As promised, one of those rare cases where you actually need to use length because there's no other cheap and clever way to split the list in half preserving positions.

Computing the priority takes advantage of Char being an instance of Enum. The instance follows the reasonable mapping for ASCII (and Unicode) from character entities to positive integers. This means 'a' is actually mapped to 97, its ASCII value, so we need to offset accordingly.

    priority :: Char -> Int
    priority c | isLower c = fromEnum c - fromEnum 'a' + 1
    priority c | isUpper c = fromEnum c - fromEnum 'A' + 27

And that's all it takes to solve Part A.

Just change a tiny bit, again

Part B just changes things a bit. Firstly, we need to consider lines in groups of three at a time. Secondly, we need to find out the single character common to all three lines. We see that it's similar to Part A, so we can reuse what we have:

1. Parse the input String into a list of lines, using lines.

2. Have a way to grab chunksOf a particular size. This function actually exists in a non-base Haskell library, so I chose to implement it myself and in a generic way, as one should.

    chunksOf :: Int -> [a] -> [[a]]
   

3. We need to find the commonElement for every group, and compute its priority

    commonElement :: [String] -> Char
   

4. Add the list with sum.

This leads to a high level implemenation like so

    partB = sum . map (priority . commonElement) . chunkOf 3 . lines

In order to have an efficient solution, it becomes important that the «chunking» happens in a lazy fashion. That way, map can start finding out commonElement and computing priorities immediately, without having all the list in memory at once.

This means writing chunkOf in an explicit recursive way

    chunksOf :: Int -> [a] -> [[a]]
    chunksOf _ [] = []
    chunksOf n xs = take n xs : chunksOf n (drop n xs)

It doesn't matter for this exercise, but it's important that you realize this implementation can actually handle infinite lists.

In order to find the commonElement of a chunk of any size, we make the following observation: a chunk is nothing more than a list of lists, and the problem specification ensures there will be a single common element, therefore said element must be present in all lists of the chunk.

So, for any non-empty chunk of arbitrary length

    [ l1, l2, l3, ..., lN ]

it follows that

    l1 `intersect` l2 `intersect` l3 ... `intersect` lN

will find the common element among all the lists, the result being a single element list. This pattern of recursion is the familiar fold over non-empty lists, so we write

    commonElement :: [String] -> Char
    commonElement = head . foldr1 intersect

And that's all it takes to solve Part B.

Conclusion

List processing is the core of functional programming, but with a twist that sometimes escapes the beginner: instead of worrying about how long the list is (computing the length) and then using loops with counters, we worry about a way to process groups of elements at a time.

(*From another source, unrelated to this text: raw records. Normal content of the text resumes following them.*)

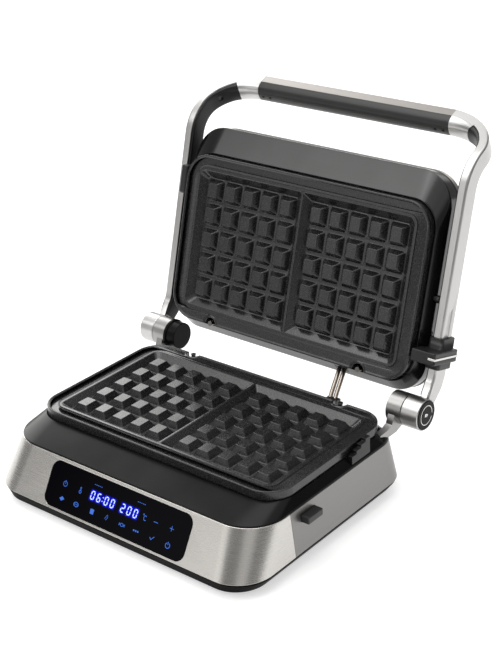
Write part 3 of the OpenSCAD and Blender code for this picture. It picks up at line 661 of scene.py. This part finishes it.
def plate_outline(g, n=14, m=14):
    """Rounded plate outline, with the two pin notches in its hinge edge."""
    x, y, r = PLATE_W - g, PLATE_D - g, PLATE_R - g
    mouth = PLATE_D - 0.5
    back = []
    for cx in (NOTCH_X, -NOTCH_X):
        rr = NOTCH_R + g
        a = math.degrees(math.asin(max(-1, min(1, (y - mouth) / rr))))
        half = rr * cs(a)
        back += [(cx + half + NOTCH_FLARE, y), (cx + half + NOTCH_FLARE * 0.35, y - 0.12 * NOTCH_FLARE)]
        back += arc(cx, mouth, rr, a, m, -180 - 2 * a)
        back += [(cx - half - NOTCH_FLARE * 0.35, y - 0.12 * NOTCH_FLARE), (cx - half - NOTCH_FLARE, y)]
    return (arc(x - r, y - r, r, 0, n) + back + arc(r - x, y - r, r, 90, n)
            + arc(r - x, r - y, r, 180, n) + arc(x - r, r - y, r, 270, n))


def cavity_outline(side, k, r):
    """Outline of a half's cavity, k mm out from its floor."""
    x0, x1, d = 8.2 - k, 121.5 + k, 62.6 + k
    pts = outline(((x1 - x0) / 2, -d, d, r, r), 0, 8)
    cx = (x0 + x1) / 2
    out = []
    for i, (px, py) in enumerate(pts):
        # The corners next to the divider are tight
        if px < 0:
            sx = -(x1 - x0) / 2
            sy = math.copysign(d, py)
            rr = min(r, 2.0)
            ax, ay = sx + r, sy - math.copysign(r, py)
            bx, b_y = sx + rr, sy - math.copysign(rr, py)
            px, py = bx + (px - ax) * rr / r, b_y + (py - ay) * rr / r
        out.append((side * (cx + px), py))
    return out if side > 0 else out[::-1]


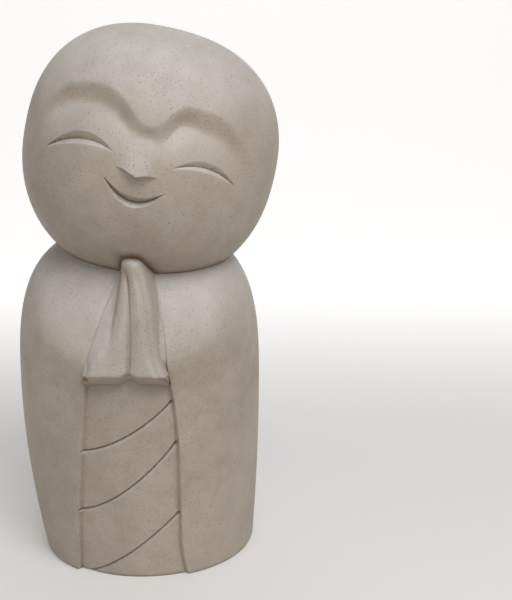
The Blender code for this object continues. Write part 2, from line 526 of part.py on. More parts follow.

That's why we favor using map and the fold family of functions, as well as writing additional function in a lazy recursive way. That is, we think of lists as control structures rather than mere data types. That is one of the «aha!» moments that will mark the transition from imperative thinking, to declarative thinking. In fact, we think about any recursive data structure as a control structure, but more on that on future AOC problems.

More often than not length is a terrible code smell in functional programming, specially in a lazy evaluation setting. If you find yourself writing Haskell and thinking «let's get the length and then count/move», you're not there yet: think harder and find a recursive solution.

This problem is cute in that the single use of length is entirely warranted.